Las maledicencias familiares aseguran que don Martín era tan disperso que en plena batalla se puso a leer a Platón y que un combatiente enemigo, viéndolo descuidado, se le acercó, caminando de puntitas para no interrumpirle la lectura, le clavó una lanza puntiaguda en la barriga y lo mató muchísimo. Cierto o no, el mérito máximo del pobre doncel no fue entregar la vida en defensa de la cristiandad (o en ofensa de la Ummah, que todo tiene dos caras), sino el haber inspirado una bella y celebérrima escultura fúnebre. Está en la catedral de Sigüenza y es única porque no representa al difunto inerte, como ocurre con el resto de las estatuas yacentes, sino bien despierto, aunque lánguido, con la atención puesta en las páginas de un libro, la espada desparramada a su costado, y a sus pies, un niño afligido y un felino que le maúlla a la eternidad.

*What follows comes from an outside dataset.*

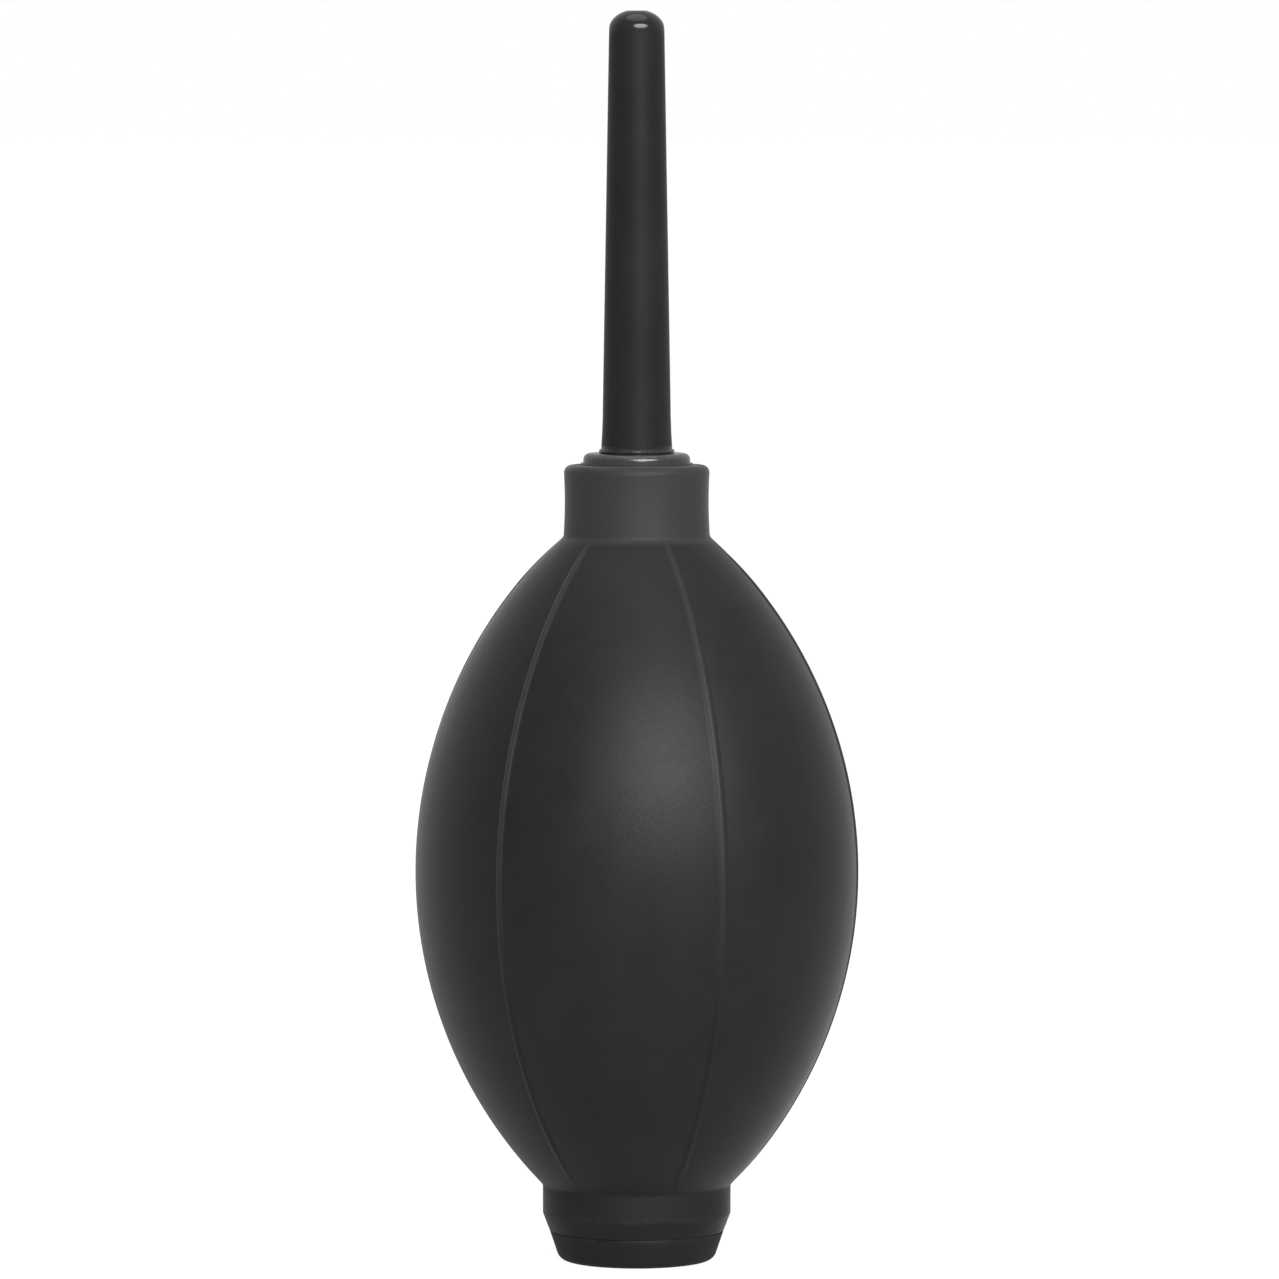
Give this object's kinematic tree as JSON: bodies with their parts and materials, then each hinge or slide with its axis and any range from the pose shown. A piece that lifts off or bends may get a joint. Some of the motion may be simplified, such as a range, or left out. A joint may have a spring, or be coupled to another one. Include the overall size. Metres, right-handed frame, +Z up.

Contrasta el monumento funerario del paje con los que en la misma capilla fueron dedicados a sus abuelos, padres y hermanos, todos ellos patitiesos, ojicerrados, boquiapretados y solemne e inconfundiblemente muertos. Prefiero (y no sólo por allegarme un ejemplo improbable de los riesgos de la lectura) creer que el doncel murió leyendo a pensar que murió combatiendo. Qué más da que sea cierto el parentesco que se arrogaban los viejos de mi tribu; más importa lo simpático que lo pariente, a fin de cuentas, él y nosotros pertenecemos por igual a la gran familia de los despistados, y se lo debía:

Me sorprende, doncel, que haya llegado

intacta hasta mi tiempo tu ternura

y que, tras cinco siglos de lectura,

hoy estés todavía concentrado.

Manas, doncel, humor y desenfado

y el reflejo feroz de tu armadura

no ilumina mejor tu sepultura

que tu rostro sereno y relajado.

Así seas abuelo del abuelo

de mi abuelo, te vivo como hermano

que se burla del tiempo y de la nada.

Me caes bien, doncel, y me consuelo

de la muerte pensando que a tu mano

sienta mejor el libro que la espada.